Throwing 64.9 percent of his pitches for strikes sets the tone for each at-bat. He works ahead and plays off his two-seam fastball. The heater sits in the high-80s and can touch 90. It is the spotting of the pitch that is essential to his game.
"He can go out there and give it up and fix it and make adjustments in that game and end up giving you five or six, seven good innings," Abbott said. "He can have a lot of trouble early. He shouldn't have trouble with it, but he does, at times."
Geer is predominately a sinking fastball pitcher. He works both corners effectively and stays low in the zone. He is not afraid to come inside to both lefties and righties.

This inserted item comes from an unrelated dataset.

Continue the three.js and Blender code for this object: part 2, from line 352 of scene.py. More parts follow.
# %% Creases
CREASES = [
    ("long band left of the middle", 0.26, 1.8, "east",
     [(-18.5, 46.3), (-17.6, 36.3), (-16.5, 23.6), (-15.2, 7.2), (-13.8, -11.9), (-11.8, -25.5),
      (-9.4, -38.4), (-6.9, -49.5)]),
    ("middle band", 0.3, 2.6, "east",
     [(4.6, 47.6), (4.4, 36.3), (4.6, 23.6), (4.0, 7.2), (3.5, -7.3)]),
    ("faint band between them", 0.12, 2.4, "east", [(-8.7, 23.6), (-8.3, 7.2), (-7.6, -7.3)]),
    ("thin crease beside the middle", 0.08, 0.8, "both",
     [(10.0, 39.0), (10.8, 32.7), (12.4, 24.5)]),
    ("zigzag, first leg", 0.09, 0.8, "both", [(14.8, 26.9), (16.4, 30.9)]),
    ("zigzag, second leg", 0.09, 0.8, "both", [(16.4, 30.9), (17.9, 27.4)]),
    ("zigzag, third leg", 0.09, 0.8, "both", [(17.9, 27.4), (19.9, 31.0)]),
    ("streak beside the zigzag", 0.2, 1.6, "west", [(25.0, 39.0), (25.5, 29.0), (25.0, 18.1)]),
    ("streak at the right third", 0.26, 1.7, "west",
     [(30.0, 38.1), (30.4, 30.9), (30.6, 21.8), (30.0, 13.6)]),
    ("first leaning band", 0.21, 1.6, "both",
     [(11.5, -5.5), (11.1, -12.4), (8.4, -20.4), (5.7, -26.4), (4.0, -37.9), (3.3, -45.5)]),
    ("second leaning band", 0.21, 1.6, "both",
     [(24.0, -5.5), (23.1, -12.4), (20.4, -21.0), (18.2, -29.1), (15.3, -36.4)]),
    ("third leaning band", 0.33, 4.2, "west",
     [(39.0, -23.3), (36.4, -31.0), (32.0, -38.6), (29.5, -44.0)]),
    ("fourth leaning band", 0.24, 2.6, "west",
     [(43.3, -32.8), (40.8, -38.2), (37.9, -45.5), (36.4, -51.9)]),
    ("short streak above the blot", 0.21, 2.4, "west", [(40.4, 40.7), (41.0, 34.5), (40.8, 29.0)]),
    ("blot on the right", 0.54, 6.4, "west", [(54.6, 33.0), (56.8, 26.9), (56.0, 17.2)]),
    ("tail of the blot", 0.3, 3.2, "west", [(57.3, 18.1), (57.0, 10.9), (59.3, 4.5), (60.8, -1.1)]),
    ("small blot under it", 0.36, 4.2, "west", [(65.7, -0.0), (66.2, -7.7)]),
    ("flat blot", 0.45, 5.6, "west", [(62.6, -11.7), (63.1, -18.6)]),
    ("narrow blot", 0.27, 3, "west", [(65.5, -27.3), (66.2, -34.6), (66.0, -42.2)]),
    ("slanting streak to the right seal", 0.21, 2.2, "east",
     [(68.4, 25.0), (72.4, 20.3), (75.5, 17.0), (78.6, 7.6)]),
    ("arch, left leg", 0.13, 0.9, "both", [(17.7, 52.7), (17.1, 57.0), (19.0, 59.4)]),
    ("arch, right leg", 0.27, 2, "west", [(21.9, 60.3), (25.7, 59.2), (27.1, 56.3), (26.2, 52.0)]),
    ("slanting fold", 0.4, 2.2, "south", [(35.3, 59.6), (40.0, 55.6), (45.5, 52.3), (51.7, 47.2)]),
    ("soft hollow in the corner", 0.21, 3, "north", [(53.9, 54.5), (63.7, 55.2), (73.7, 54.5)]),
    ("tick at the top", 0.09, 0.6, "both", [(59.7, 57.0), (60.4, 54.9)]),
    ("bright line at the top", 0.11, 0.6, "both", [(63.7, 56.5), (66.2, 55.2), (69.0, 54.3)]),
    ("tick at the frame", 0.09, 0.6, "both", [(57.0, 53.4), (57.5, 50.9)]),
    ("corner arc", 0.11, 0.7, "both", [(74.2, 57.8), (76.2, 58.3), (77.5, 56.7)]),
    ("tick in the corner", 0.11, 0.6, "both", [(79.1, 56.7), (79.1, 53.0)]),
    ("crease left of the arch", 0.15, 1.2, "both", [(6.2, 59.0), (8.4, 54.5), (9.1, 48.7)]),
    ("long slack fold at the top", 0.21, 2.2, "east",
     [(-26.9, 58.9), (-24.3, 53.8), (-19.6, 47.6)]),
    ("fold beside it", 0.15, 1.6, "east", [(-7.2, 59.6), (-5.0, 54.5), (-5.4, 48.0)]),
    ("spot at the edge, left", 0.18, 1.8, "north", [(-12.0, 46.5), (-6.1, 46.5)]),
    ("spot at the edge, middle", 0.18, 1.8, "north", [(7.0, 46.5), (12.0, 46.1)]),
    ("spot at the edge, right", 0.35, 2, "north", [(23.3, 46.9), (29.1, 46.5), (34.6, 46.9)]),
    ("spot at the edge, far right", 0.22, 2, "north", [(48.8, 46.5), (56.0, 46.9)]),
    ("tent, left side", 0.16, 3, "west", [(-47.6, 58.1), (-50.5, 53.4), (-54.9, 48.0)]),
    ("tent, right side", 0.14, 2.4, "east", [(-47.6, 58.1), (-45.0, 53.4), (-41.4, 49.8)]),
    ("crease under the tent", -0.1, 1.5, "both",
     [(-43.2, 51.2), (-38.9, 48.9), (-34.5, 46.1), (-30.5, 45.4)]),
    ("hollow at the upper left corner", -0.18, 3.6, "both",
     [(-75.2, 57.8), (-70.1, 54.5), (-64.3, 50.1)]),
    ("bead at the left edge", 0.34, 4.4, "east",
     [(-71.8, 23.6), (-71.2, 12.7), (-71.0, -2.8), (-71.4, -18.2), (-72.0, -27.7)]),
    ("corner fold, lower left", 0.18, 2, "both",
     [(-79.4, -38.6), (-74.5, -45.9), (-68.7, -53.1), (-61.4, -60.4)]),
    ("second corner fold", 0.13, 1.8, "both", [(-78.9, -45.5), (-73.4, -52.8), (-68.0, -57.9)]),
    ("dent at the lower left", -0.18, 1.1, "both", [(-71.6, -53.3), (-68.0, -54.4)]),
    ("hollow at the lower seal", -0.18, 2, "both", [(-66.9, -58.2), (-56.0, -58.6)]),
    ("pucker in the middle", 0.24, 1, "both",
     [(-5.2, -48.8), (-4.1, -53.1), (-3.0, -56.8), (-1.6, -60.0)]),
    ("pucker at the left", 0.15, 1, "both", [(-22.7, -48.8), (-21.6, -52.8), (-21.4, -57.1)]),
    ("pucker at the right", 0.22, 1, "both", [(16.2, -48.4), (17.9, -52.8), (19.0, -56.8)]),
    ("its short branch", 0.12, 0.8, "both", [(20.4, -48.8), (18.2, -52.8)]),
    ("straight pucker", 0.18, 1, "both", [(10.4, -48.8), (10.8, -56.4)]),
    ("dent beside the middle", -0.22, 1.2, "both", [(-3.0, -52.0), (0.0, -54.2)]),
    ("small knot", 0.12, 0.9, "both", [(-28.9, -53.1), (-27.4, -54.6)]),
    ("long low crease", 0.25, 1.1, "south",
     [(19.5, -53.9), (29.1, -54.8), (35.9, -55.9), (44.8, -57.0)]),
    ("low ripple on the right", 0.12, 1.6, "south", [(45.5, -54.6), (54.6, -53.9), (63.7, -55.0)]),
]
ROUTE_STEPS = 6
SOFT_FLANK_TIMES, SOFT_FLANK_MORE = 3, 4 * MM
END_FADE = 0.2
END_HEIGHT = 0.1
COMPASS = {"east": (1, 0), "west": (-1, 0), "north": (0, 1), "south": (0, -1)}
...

That sets up the outside portion of the plate.
He keeps hitters guessing by moving the ball around the zone and will go high on purpose. When his two-seamer flattens out, it means trouble, as witnessed by the 68 extra base hits he surrendered with Portland. He also tosses a four-seam fastball that has rising action.

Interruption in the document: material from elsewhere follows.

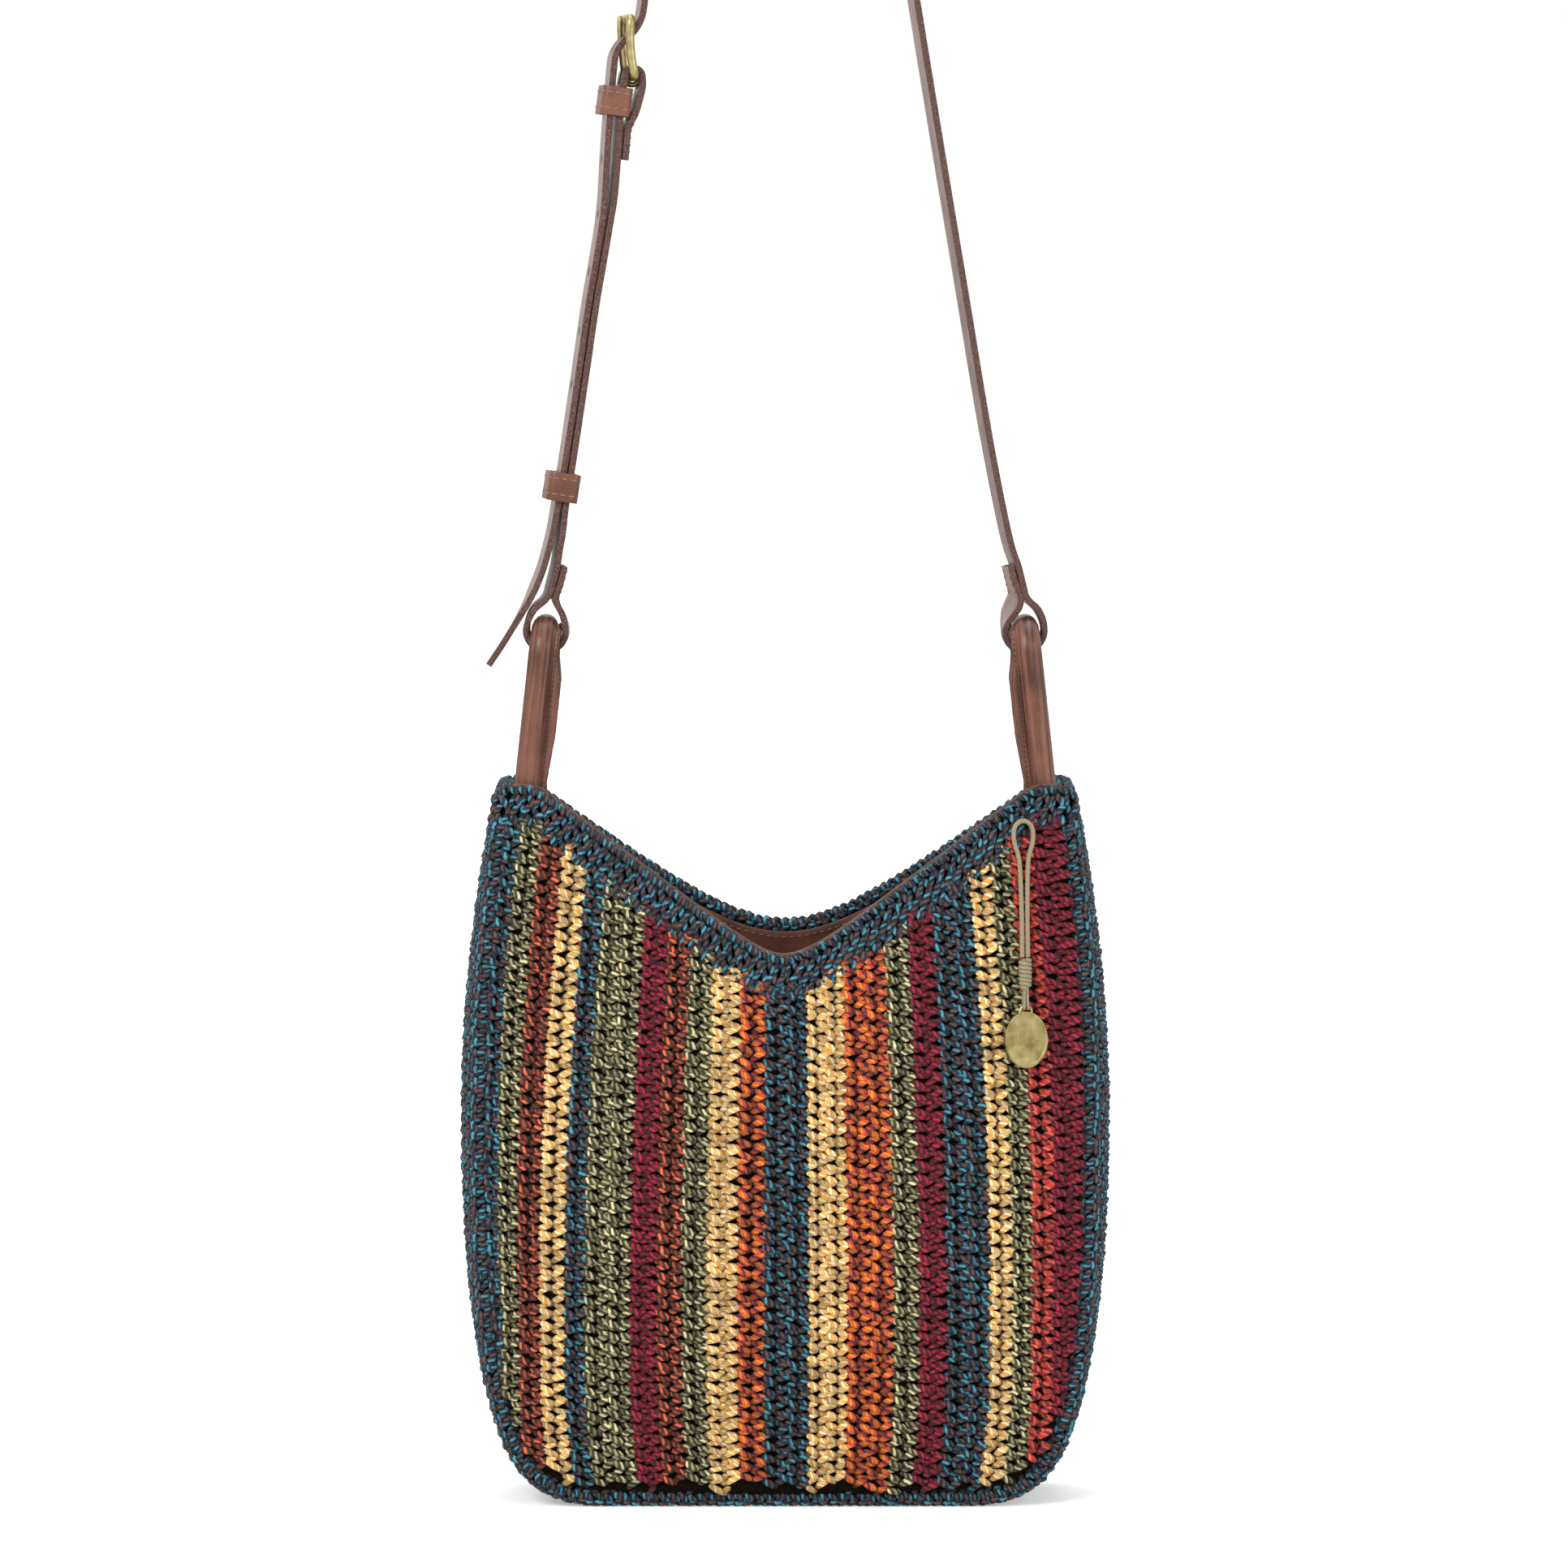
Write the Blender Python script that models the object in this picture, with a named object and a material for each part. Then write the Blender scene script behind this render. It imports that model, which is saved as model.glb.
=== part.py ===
"""Crocheted crossbody bag with rolled leather handle loops, a buckled strap and a hanging charm.

Metres, +Z up, front of the bag towards -Y. The bag stands on its flat base at Z = 0, under the
middle of the body. The body is two striped crochet panels and a gusset, joined by braided seams.
"""

import math

import bmesh
import bpy
from mathutils import Matrix, Vector

MM = 0.001

# Crochet body
GAP = 0.3 * MM                # clearance between pieces that are sewn together
CROCHET = 4.5 * MM            # thickness of the crocheted fabric
RIDGE = 0.8 * MM              # half the height of a crochet ridge
BRAID_R = 3.2 * MM            # radius of the braided seam
SEAM_Y = 29.0 * MM            # half the depth of the bag at its seams
WIDEST_Z = 165.0 * MM         # height at which the bag is widest
BASE_Z = 3.5 * MM             # height of the seams at the base
SIDE_POWER = 2.5              # how late the sides close in towards the base
BASE_POWER = 9.5              # how sharply the lower corners turn into the base
BASE_FLAT = 1.004             # how far the base is flattened by standing
CORNER_TOP_Z = 85.0 * MM      # where the lower corners run into the sides
TOP_TAPER = 0.53              # how fast the sides close in above the widest line, per metre
ROWS_CLOSE_Z = 90.0 * MM      # above this the rows of crochet draw in towards the opening
ROWS_LOW_Z = 60.0 * MM        # and below this towards the base
PANEL_BULGE = 16.0 * MM       # how far a filled panel swells past its seams
BULGE_START = 15.0 * MM       # the swelling starts this far below the base
BULGE_SPAN = 330.0 * MM       # and ends this far above its start
GUSSET_SWELL = 4.0 * MM       # how far the gusset swells between its seams
BASE_SWELL = 1.25 * MM        # how far the gusset stands proud of its seams everywhere
GUSSET_RIDGES = 4

# Opening
CORNER_Z = 314.5 * MM         # height of the opening's corners
FRONT_LOW_Z = 241.0 * MM      # lowest point of the front rim
BACK_LOW_Z = 250.5 * MM       # lowest point of the back rim
FRONT_RIM_CURVE = 12.0 * MM   # roundness of the dip in the front rim
BACK_RIM_CURVE = 35.0 * MM    # roundness of the dip in the back rim
RIM_SLOPE = 0.76              # slope of the rims beside the dip
RIM_BLEND = 3.5 * MM          # smoothing where the rims level out at the corners
BORDER_H = 15.0 * MM          # height of the plain border round the opening
BORDER_RIDGES = 3
FACING = 1.2 * MM             # thickness of the leather facing inside the rim
FACING_H = 24.0 * MM
FACING_LIP = 1.2 * MM         # how far the facing stands above the crochet
LINING = 1.2 * MM

# Fold pressed into the middle of the front panel
FOLD_U = 0.045
FOLD_WIDTH_U = 0.085
FOLD_DEPTH = 6.0 * MM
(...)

His goal is to keep a players feet moving around in the box – not knowing where the next pitch will come.
"It's huge, it's huge," Padres roving pitching coordinator Mike Couchee said of the importance of getting a hitter's feet moving. "Obviously, we talk about the fastball down and away, having command of that, being able to throw that pitch eight out of 10 times or nine out of 10 times when you have to because that's the toughest pitch to do anything with. But, if that's all you do, then they're going to start cheating you and they're going to start leaning and all of a sudden now, you're losing its effect. To be able to move some guys' feet and keep them honest and throw inside when you need to throw inside, that's a huge part of what Josh has to do and most of our guys have to do."
Geer ditched his curveball in favor of a cutter – a pitch that moves into left-handed hitters and away from righties. It has more movement down and away and has some slider like tendencies – thus he favors throwing it to a right-handed hitter. Changing speeds gets hitters to pound this offering into the ground.
The Texas native also features a changeup that he introduces to left-handed hitters more frequently and shows to a right-hander to get them thinking about the pitch. It has solid movement down in the zone and causes hitters to top the ball.
An astute player that takes the mental part very seriously, Geer takes note of how players react to pitch sequencing when he is on the bench. He is looking for any insight that can make him more successful – if a player likes to dive out over the plate, he will pitch him in, or if a hitter is pulling off the ball, Geer drives the ball to the outside corner.
He keeps runners close and has a quality pickoff move. Working quickly, he has a solid time to home plate to assist his catchers.
"It was a small window of opportunity for him, but he has pitched well," Padres vice president of scouting and player development Grady Fuson said of Geer's exposure in San Diego. "If you can conquer pitching in the PCL, which Josh did, then pitching at PETCO is gravy. The big leagues are all about minimizing the bad, and Josh is one of those guys that can minimize damage."
Conclusion: The health of his throwing elbow will be a key factor in what the 2009 season holds. If healthy, he is the frontrunner for the fifth spot in the rotation. Geer proved he knows how to pitch and can mess with the timing of the opposition.
Geer won't overwhelm many with his arsenal, but he has the smarts and attitude to be successful. He doesn't like being beat and is very competitive. If his cutter can make further strides and his changeup reacts well, Geer is a solid back end of the rotation starter. There will be times, however, where he will be frustratingly ineffective – similar to how Brian Lawrence was.